■ Data segment:
════════════════
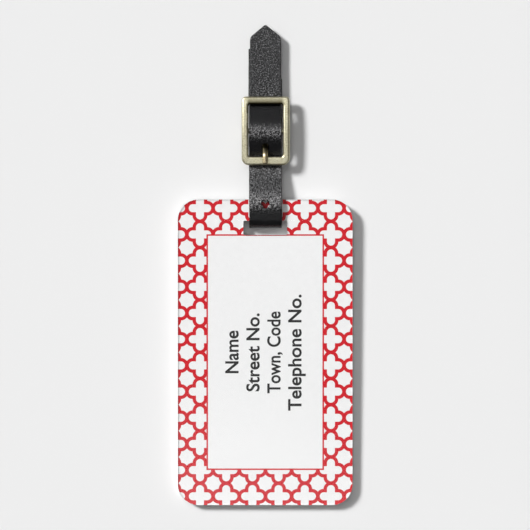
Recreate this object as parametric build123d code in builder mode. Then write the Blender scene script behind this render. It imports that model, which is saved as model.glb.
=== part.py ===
from build123d import *
from math import asin, atan2, cos, degrees, hypot, radians, sin, tan
import os

# Luggage tag on a small buckled leather strap, lying flat, strap tip towards +Y.
# Millimetres, +Z up.  The origin is the middle of the footprint, on the surface
# the tag lies on.  The strap is drawn as a side section in Y-Z and extruded
# across X; the tag is drawn on a plane that leans on the strap's back ply.

os.makedirs("parts", exist_ok=True)

# ---------------------------------------------------------------- dimensions
# tag: a printed card between a backing plate and a clear front sheet
tag_width = 50.8
tag_length = 88.9
tag_corner_radius = 6.0
plate_thickness = 2.3
card_thickness = 0.4
cover_thickness = 0.5
tag_bottom_y = -69.85
tag_edge_break = 0.15
slot_length = 12.7
slot_height = 4.13
slot_corner_radius = 0.35
slot_centre_y = 10.8
strip_lift = 1.1  # height of the tag's back face at its top edge

# strap
strap_width = 9.5
strap_thickness = 0.8
ply_gap = 0.1
tip_y = 69.85
tip_shoulder_y = 66.25
tip_apex_radius = 0.9
tip_shoulder_radius = 1.5
top_fold_y = 63.0
tag_fold_y = 10.7
tab_thickness = 0.4  # the sewn tab is skived to half thickness
tab_end_y = 54.5
free_hole_radius = 1.15
free_hole_y = 17.6
prong_hole_radius = 1.0
prong_hole_y = 34.05
prong_hole_length = 2.75
tongue_slot_width = 2.5

# buckle
buckle_centre_x = 0.15
buckle_centre_y = 38.94
buckle_width = 14.0
buckle_length = 20.0
opening_width = 10.0
upper_bar_width = 2.3
lower_bar_width = 2.55
frame_thickness = 1.4
frame_end_z = 3.75  # underside of the two end bars
frame_arch_radius = 90.0
frame_top_round = 0.6
frame_upper_corner = 1.3
frame_lower_corner = 2.1
opening_corner = 0.6
bar_radius = 0.75
bar_z = 3.3
bar_seat_depth = 1.3
lug_radius = 1.2
tongue_running_gap = 0.05
wrap_running_gap = 0.08
tongue_width = 1.7
tongue_eye_wall = 0.65
prong_half_width = 0.82
prong_half_height = 0.55
prong_tip_round = 0.3
prong_tip_y = 29.3
prong_rest_z = 5.96  # the prong lies on the lower bar
prong_bend_radius = 1.6

# stitching that closes the strap round the centre bar
thread_radius = 0.17
stitch_length = 1.6
stitch_pitch = 2.2
stitch_rows_x = (-3.2, 3.2)
stitches_per_row = 3
first_stitch_y = 49.0

# ---------------------------------------------------------- worked-out sizes
half_strap = strap_thickness / 2
back_z = half_strap
tab_z = strap_thickness + ply_gap
middle_z = tab_z + tab_thickness + half_strap
tip_z = middle_z + strap_thickness + ply_gap
fold_radius = (middle_z - back_z) / 2
wrap_inner = bar_radius + wrap_running_gap
wrap_outer = wrap_inner + strap_thickness
wrap_centre = wrap_inner + half_strap
bar_point = (buckle_centre_y, bar_z)
tab_bend_y = buckle_centre_y + buckle_length / 2 - upper_bar_width  # plies level out here
over_bar_z = bar_z + wrap_outer + ply_gap + half_strap


def tangent_angle(point, radius, side):
    """Angle round the centre bar where a line from point grazes a circle of this radius."""
    run = point[0] - bar_point[0]
    rise = point[1] - bar_point[1]
    return degrees(atan2(rise, run)) + side * (90 - degrees(asin(radius / hypot(run, rise))))


def round_bar(radius, angle):
    """The point at this radius and angle, in degrees, round the centre bar."""
    return (bar_point[0] + radius * cos(radians(angle)), bar_point[1] + radius * sin(radians(angle)))


# --------------------------------------------------------------- strap route
# centre line: tip, under the upper bar, over the centre bar, under the lower
# bar, over the tag's edge, down through its slot and back beneath it
strap_route = [
    (tip_y + 1, tip_z),
    (top_fold_y, tip_z),
    (47.5, tip_z + 0.25),
    (39.3, over_bar_z + 0.75),
    (30.2, 2.3),
    (17.4, 5.8),
    (tag_fold_y + half_strap, 4.65),
    (tag_fold_y + half_strap, back_z),
    (top_fold_y - half_strap - fold_radius, back_z),
]
strap_bends = [20.0, 4.0, 5.5, 4.0, 8.0, 2.6, 1.3]
fold_apex = (top_fold_y - half_strap, (back_z + middle_z) / 2)

# the fixed end: from the top fold, over the centre bar and back as the tab
middle_bend = (tab_bend_y, middle_z)
tab_upper_bend = (tab_bend_y, tab_z + tab_thickness)
tab_lower_bend = (tab_bend_y, tab_z)
wrap_start = tangent_angle(middle_bend, wrap_centre, 1)
wrap_end = tangent_angle(tab_lower_bend, wrap_outer, -1)

# slope of the ply that comes down from the centre bar to the lower bar
over_bar, under_bar = strap_route[3], strap_route[4]
prong_ply_slope = atan2(over_bar[1] - under_bar[1], over_bar[0] - under_bar[0])
prong_hole_z = under_bar[1] + (prong_hole_y - under_bar[0]) * tan(prong_ply_slope)
prong_hole_plane = Plane(
    origin=(0, prong_hole_y, prong_hole_z),
    x_dir=(1, 0, 0),
    z_dir=(0, -sin(prong_ply_slope), cos(prong_ply_slope)),
)

# ----------------------------------------------------------------- stitching
# each stitch is a closed loop of thread through the middle ply and the tab
stitch_top_z = tip_z - half_strap - ply_gap - 0.1
stitch_bottom_z = tab_z + 0.1
with BuildPart() as stitching:
    for row_x in stitch_rows_x:
        for index in range(stitches_per_row):
            near_y = first_stitch_y + index * stitch_pitch - stitch_length / 2
            far_y = near_y + stitch_length
            with BuildLine(Plane.YZ.offset(row_x)) as loop:
                FilletPolyline(
                    (near_y, stitch_bottom_z),
                    (far_y, stitch_bottom_z),
                    (far_y, stitch_top_z),
                    (near_y, stitch_top_z),
                    radius=0.25,
                    close=True,
                )
            with BuildSketch(Plane(origin=loop.line @ 0, z_dir=loop.line % 0)):
                Circle(thread_radius)
            sweep(path=loop.line)

# --------------------------------------------------------------------- strap
# the outline's sharp apex stands a little past the rounded tip
tip_slant = atan2(tip_y - tip_shoulder_y, strap_width / 2)
sharp_tip_y = tip_y + tip_apex_radius * (1 / cos(tip_slant) - 1)
tip_outline = [
    (-strap_width / 2, tip_shoulder_y),
    (0, sharp_tip_y),
    (strap_width / 2, tip_shoulder_y),
]
with BuildPart() as strap:
    with BuildSketch(Plane.YZ.offset(-strap_width / 2)):
        with BuildLine():
            long_run = FilletPolyline(*strap_route, radius=strap_bends)
            top_fold = ThreePointArc(long_run @ 1, fold_apex, (strap_route[-1][0], middle_z))
            FilletPolyline(
                top_fold @ 1, middle_bend, round_bar(wrap_centre, wrap_start), radius=4.0
            )
            CenterArc(bar_point, wrap_centre, wrap_start, 360 + wrap_end - wrap_start)
        trace(line_width=strap_thickness)
        with BuildLine():
            Polyline(
                round_bar(wrap_inner, tangent_angle(tab_upper_bend, wrap_inner, -1)),
                tab_upper_bend,
                (tab_end_y, tab_z + tab_thickness),
                (tab_end_y, tab_z),
                tab_lower_bend,
                round_bar(wrap_outer, wrap_end),
                close=True,
            )
        make_face()
    extrude(amount=strap_width)
    # pointed tip: everything outside the outline is cut away
    with BuildSketch(Plane.XY):
        with Locations((0, tip_y)):
            Rectangle(strap_width + 2, 2 * (tip_y - tip_shoulder_y) + 0.1)
        with BuildLine():
            FilletPolyline(
                (-strap_width / 2, tip_shoulder_y - 4),
                *tip_outline,
                (strap_width / 2, tip_shoulder_y - 4),
                radius=(tip_shoulder_radius, tip_apex_radius, tip_shoulder_radius),
            )
            Line((strap_width / 2, tip_shoulder_y - 4), (-strap_width / 2, tip_shoulder_y - 4))
        make_face(mode=Mode.SUBTRACT)
    extrude(amount=tip_z + strap_thickness, mode=Mode.SUBTRACT)
    # spare hole, over the tag's edge
    with BuildSketch(Plane.XY.offset(tip_z + half_strap)):
        with Locations((0, free_hole_y)):
            Circle(free_hole_radius)
    extrude(amount=over_bar_z, mode=Mode.SUBTRACT)
    # hole that the prong is in, pulled long by use
    with BuildSketch(prong_hole_plane):
        SlotOverall(prong_hole_length, 2 * prong_hole_radius, rotation=90)
    extrude(amount=strap_thickness, both=True, mode=Mode.SUBTRACT)
    # slot through the wrap, where the tongue's eye sits on the centre bar
    with BuildSketch(Plane.XY.offset(bar_z - wrap_outer - 0.2)):
        with Locations((0, buckle_centre_y)):
            Rectangle(tongue_slot_width, 2 * wrap_outer + 0.4)
    extrude(amount=2 * wrap_outer + 0.2 + ply_gap / 2, mode=Mode.SUBTRACT)
    add(stitching.part, mode=Mode.SUBTRACT)

# -------------------------------------------------------------------- buckle
frame_half_length = buckle_length / 2
arch_centre_z = frame_end_z - (frame_arch_radius**2 - frame_half_length**2) ** 0.5
side_bar_width = (buckle_width - opening_width) / 2
opening_length = buckle_length - upper_bar_width - lower_bar_width
opening_centre_y = buckle_centre_y + (lower_bar_width - upper_bar_width) / 2
with BuildPart() as buckle_frame:
    with BuildSketch(Plane.XY.offset(frame_end_z - 0.5)) as frame_outline:
        with Locations((buckle_centre_x, buckle_centre_y)):
            Rectangle(buckle_width, buckle_length)
        fillet(frame_outline.vertices().group_by(Axis.Y)[-1], frame_upper_corner)
        fillet(frame_outline.vertices().group_by(Axis.Y)[0], frame_lower_corner)
        with Locations((buckle_centre_x, opening_centre_y)):
            RectangleRounded(opening_width, opening_length, opening_corner, mode=Mode.SUBTRACT)
    extrude(amount=frame_thickness + 2)
    # both faces follow one shallow arch
    with BuildSketch(Plane.YZ.offset(buckle_centre_x)):
        with Locations((buckle_centre_y, arch_centre_z)):
            Circle(frame_arch_radius + frame_thickness)
            Circle(frame_arch_radius, mode=Mode.SUBTRACT)
    extrude(amount=buckle_width, both=True, mode=Mode.INTERSECT)
    top_edges = buckle_frame.faces().sort_by(Axis.Z)[-1].edges()
    fillet(top_edges, frame_top_round)
    # lugs under the side bars carry the centre bar
    for side in (-1, 1):
        inner_x = buckle_centre_x + side * opening_width / 2
        with BuildSketch(Plane.YZ.offset(inner_x)):
            with Locations(bar_point):
                Circle(lug_radius)
                Rectangle(2 * lug_radius, frame_end_z + 1 - bar_z, align=(Align.CENTER, Align.MIN))
        extrude(amount=side * (side_bar_width - 0.2))
    with BuildSketch(Plane.YZ.offset(buckle_centre_x)):
        with Locations(bar_point):
            Circle(bar_radius)
    extrude(amount=opening_width / 2 + bar_seat_depth, both=True, mode=Mode.SUBTRACT)

with BuildPart() as centre_bar:
    with BuildSketch(Plane.YZ.offset(buckle_centre_x)):
        with Locations(bar_point):
            Circle(bar_radius)
    extrude(amount=opening_width / 2 + bar_seat_depth, both=True)
    chamfer(centre_bar.faces().filter_by(Axis.X).edges(), 0.12)

# -------------------------------------------------------------------- tongue
eye_inner = bar_radius + tongue_running_gap
eye_outer = eye_inner + tongue_eye_wall
with BuildPart() as tongue:
    with BuildSketch(Plane.YZ):
        with Locations(bar_point):
            Circle(eye_outer)
    extrude(amount=tongue_width / 2, both=True)
    fillet(tongue.faces().filter_by(Axis.X).edges(), 0.2)
    with BuildLine(Plane.YZ) as prong_line:
        FilletPolyline(
            (buckle_centre_y - eye_inner, bar_z),
            (34.6, bar_z),
            (32.1, prong_rest_z),
            (prong_tip_y, prong_rest_z),
            radius=prong_bend_radius,
        )
    root_plane = Plane(
        origin=prong_line.line @ 0, x_dir=(1, 0, 0), z_dir=prong_line.line % 0
    )
    with BuildSketch(root_plane):
        Ellipse(prong_half_width, prong_half_height)
    sweep(path=prong_line.line)
    fillet(tongue.faces().sort_by(Axis.Y)[0].edges(), prong_tip_round)
    with BuildSketch(Plane.YZ):
        with Locations(bar_point):
            Circle(eye_inner)
    extrude(amount=tongue_width, both=True, mode=Mode.SUBTRACT)

# ----------------------------------------------------------------------- tag
# the tag's back face: low edge on the table, high edge on the strap's back ply
tag_lean = asin(strip_lift / tag_length)
tag_plane = Plane(
    origin=(0, tag_bottom_y, 0),
    x_dir=(1, 0, 0),
    z_dir=(0, -sin(tag_lean), cos(tag_lean)),
)
slot_from_bottom = (slot_centre_y - tag_bottom_y) / cos(tag_lean)


def tag_layer(height, thickness):
    """One full-size sheet of the tag, its underside at this height above the back face."""
    with BuildPart() as layer:
        with BuildSketch(tag_plane.offset(height)):
            with Locations((0, tag_length / 2)):
                RectangleRounded(tag_width, tag_length, tag_corner_radius)
            with Locations((0, slot_from_bottom)):
                RectangleRounded(
                    slot_length, slot_height, slot_corner_radius, mode=Mode.SUBTRACT
                )
        extrude(amount=thickness)
    return layer


back_plate = tag_layer(0, plate_thickness)
print_card = tag_layer(plate_thickness, card_thickness)
front_cover = tag_layer(plate_thickness + card_thickness, cover_thickness)
with front_cover:
    front_face = front_cover.faces().filter_by(tag_plane).sort_by(Axis.Z)[-1]
    chamfer(front_face.edges(), tag_edge_break)

# -------------------------------------------------------------------- export
pieces = {
    "strap": strap,
    "strap_stitching": stitching,
    "buckle_frame": buckle_frame,
    "buckle_centre_bar": centre_bar,
    "buckle_tongue": tongue,
    "tag_back_plate": back_plate,
    "tag_print_card": print_card,
    "tag_front_cover": front_cover,
}
for name, piece in pieces.items():
    piece.part.label = name
    export_step(piece.part, f"parts/{name}.step")
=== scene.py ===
"""Luggage tag on a black buckled strap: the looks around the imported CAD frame.

Lengths in the named values below are in millimetres, and MM turns them into
metres.  The strap is cut flat as a pattern, with its holes and rounded edges,
and then bent along its route; the buckle's pieces are softened copies of the
CAD solids; the printed lattice is worked out in the card's material.
"""

import math

import bmesh
import bpy
import numpy as np
from mathutils import Matrix, Vector
from mathutils.geometry import tessellate_polygon


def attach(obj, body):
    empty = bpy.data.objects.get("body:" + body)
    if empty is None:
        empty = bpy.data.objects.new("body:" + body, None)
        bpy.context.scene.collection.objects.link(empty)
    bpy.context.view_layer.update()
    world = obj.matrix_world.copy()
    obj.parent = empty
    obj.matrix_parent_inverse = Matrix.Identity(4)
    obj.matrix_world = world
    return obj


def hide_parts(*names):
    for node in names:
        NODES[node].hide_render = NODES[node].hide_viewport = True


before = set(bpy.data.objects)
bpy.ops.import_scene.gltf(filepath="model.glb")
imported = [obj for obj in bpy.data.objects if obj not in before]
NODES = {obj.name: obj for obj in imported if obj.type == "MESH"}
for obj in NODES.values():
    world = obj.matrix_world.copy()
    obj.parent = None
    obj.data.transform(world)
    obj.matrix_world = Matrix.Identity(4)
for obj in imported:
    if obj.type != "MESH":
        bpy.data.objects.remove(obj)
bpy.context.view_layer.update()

MM = 0.001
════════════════
Transcribe, exactly and exclusively, the run of lines that opens with the line bearing "chamfer(front_face.edges(), tag_edge_break)" and closes with the line bearing "import math".

    chamfer(front_face.edges(), tag_edge_break)

# -------------------------------------------------------------------- export
pieces = {
    "strap": strap,
    "strap_stitching": stitching,
    "buckle_frame": buckle_frame,
    "buckle_centre_bar": centre_bar,
    "buckle_tongue": tongue,
    "tag_back_plate": back_plate,
    "tag_print_card": print_card,
    "tag_front_cover": front_cover,
}
for name, piece in pieces.items():
    piece.part.label = name
    export_step(piece.part, f"parts/{name}.step")
=== scene.py ===
"""Luggage tag on a black buckled strap: the looks around the imported CAD frame.

Lengths in the named values below are in millimetres, and MM turns them into
metres.  The strap is cut flat as a pattern, with its holes and rounded edges,
and then bent along its route; the buckle's pieces are softened copies of the
CAD solids; the printed lattice is worked out in the card's material.
"""

import math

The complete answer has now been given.